17. An electronic device, comprising:
a processor; and
a memory, configured to store a computer instruction used for implementing an interaction processing method, wherein when executed by the processor, the computer instruction causes the electronic device to implement:
invoking at least one modality entry point of an artificial intelligence (AI) application in response to a trigger instruction detected;
acquiring interaction information to-be-processed, and inputting the interaction information to-be-processed to the AI application through the modality entry point; and
according to an input modality type of the interaction information to-be-processed, outputting, by the AI application, a processing result corresponding to the interaction information to-be-processed through an output modality type associated with the input modality type.

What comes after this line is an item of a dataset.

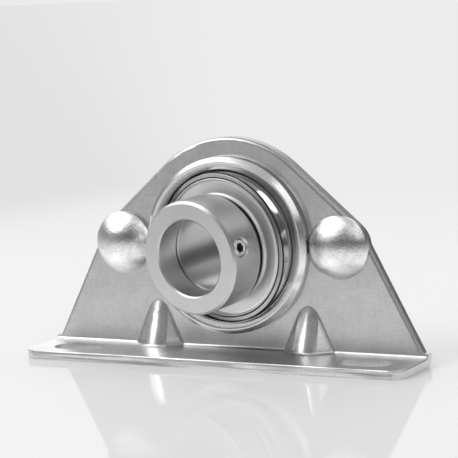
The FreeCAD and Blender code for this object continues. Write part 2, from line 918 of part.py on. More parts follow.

18. The electronic device of claim 17, wherein when the electronic device is connected to a wearable device, the trigger instruction is detected on the wearable device and transmitted to the electronic device by the wearable device.
19. The electronic device of claim 18, wherein the wearable device comprises at least a sensing apparatus and a microphone, and the trigger instruction comprises a detected preset operation signal sensed by the sensing apparatus, or a detected preset voice wake-up signal collected by the microphone.
20. The electronic device of claim 17, wherein the trigger instruction is a wake-up operation instruction for at least one quick access component displayed on a screen of the electronic device, wherein the at least one quick access component each is associated with the at least one modality entry point, and invokes a functional unit corresponding to the quick access component in response to a received wake-up operation instruction.